--- START OF Input records ---
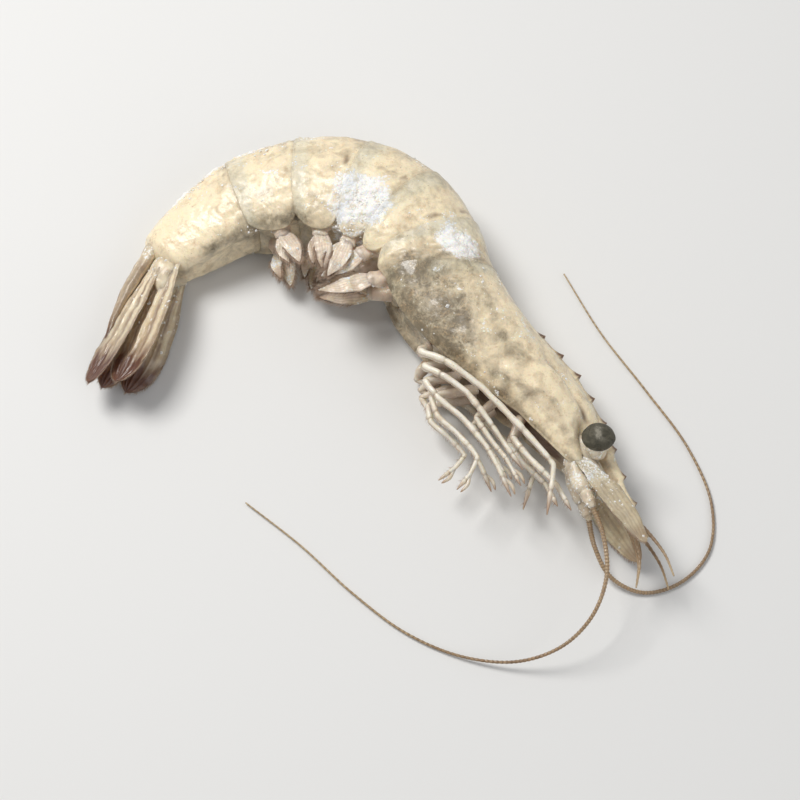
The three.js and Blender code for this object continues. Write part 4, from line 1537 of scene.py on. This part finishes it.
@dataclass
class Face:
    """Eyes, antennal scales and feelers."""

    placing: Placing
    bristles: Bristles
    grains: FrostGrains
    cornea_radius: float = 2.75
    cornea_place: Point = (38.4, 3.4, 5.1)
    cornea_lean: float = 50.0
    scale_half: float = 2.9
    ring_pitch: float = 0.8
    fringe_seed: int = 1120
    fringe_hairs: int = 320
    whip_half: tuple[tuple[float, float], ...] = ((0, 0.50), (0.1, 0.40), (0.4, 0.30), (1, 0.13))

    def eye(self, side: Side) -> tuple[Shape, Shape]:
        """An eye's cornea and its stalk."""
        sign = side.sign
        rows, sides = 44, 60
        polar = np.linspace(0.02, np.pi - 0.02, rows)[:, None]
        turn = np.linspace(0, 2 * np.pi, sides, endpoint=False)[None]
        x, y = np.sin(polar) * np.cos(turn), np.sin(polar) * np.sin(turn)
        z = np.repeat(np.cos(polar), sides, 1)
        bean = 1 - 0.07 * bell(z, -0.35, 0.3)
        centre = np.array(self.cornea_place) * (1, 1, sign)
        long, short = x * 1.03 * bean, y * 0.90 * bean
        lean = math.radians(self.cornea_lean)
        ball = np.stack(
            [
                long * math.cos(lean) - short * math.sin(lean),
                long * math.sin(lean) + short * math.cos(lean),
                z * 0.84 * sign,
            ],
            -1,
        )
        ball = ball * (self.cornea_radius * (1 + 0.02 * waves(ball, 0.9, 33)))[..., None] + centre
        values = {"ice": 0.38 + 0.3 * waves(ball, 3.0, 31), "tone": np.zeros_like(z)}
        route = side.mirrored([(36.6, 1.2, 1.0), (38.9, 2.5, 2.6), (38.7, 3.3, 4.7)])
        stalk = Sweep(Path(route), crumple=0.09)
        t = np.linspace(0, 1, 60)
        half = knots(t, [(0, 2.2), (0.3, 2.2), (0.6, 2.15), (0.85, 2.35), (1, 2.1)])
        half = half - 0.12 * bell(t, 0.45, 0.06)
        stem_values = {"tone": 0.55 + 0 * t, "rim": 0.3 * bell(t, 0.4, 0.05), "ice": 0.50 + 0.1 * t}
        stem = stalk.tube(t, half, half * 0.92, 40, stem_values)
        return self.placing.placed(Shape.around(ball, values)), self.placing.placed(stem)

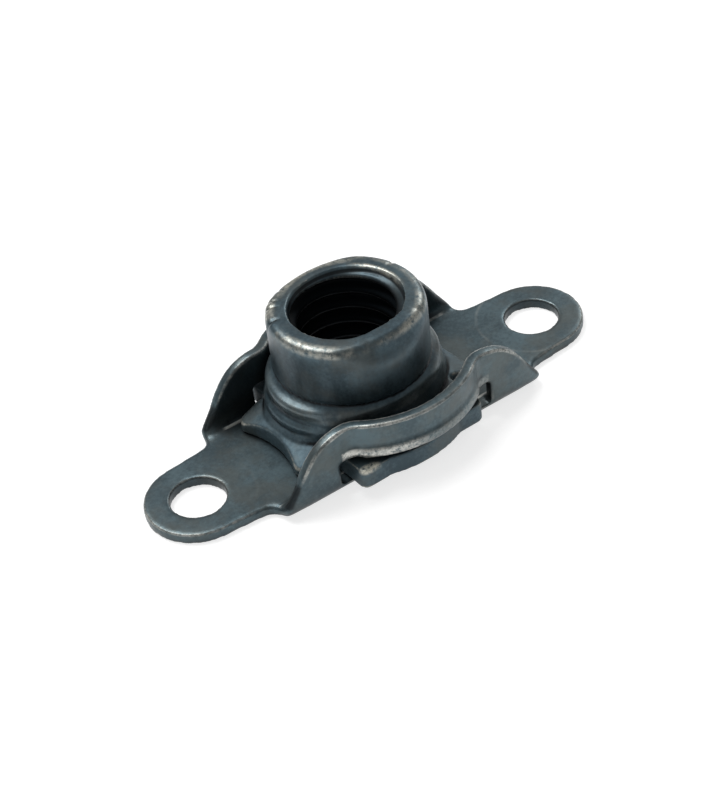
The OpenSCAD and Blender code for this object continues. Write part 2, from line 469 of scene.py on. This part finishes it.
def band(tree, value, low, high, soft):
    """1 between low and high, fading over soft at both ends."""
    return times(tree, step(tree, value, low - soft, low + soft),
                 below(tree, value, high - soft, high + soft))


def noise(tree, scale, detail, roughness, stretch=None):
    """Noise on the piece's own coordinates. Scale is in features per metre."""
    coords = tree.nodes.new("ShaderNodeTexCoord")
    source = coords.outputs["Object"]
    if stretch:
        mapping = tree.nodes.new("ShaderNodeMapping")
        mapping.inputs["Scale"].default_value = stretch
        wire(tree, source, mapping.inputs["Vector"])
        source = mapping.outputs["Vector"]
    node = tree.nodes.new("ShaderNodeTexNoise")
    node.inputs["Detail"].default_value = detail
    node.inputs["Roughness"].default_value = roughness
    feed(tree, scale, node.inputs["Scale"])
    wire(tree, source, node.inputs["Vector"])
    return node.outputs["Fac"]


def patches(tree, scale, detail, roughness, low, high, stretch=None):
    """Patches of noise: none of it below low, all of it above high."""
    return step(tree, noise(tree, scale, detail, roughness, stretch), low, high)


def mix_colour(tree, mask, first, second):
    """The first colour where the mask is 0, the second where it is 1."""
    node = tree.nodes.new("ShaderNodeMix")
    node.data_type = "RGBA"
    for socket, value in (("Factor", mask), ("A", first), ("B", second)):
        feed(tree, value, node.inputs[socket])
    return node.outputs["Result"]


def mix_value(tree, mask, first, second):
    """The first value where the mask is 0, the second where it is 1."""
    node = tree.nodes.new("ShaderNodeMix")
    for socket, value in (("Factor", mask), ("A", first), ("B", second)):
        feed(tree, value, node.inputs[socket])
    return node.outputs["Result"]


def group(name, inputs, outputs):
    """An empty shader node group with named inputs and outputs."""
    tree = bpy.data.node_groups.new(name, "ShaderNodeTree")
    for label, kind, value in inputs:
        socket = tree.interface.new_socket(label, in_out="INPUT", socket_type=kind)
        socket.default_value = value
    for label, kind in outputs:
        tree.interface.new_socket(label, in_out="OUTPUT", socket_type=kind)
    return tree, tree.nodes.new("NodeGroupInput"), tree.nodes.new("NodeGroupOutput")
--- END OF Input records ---
- Aim -
Find every line containing the word "Blender", then give the total and nothing more.

- Result -
2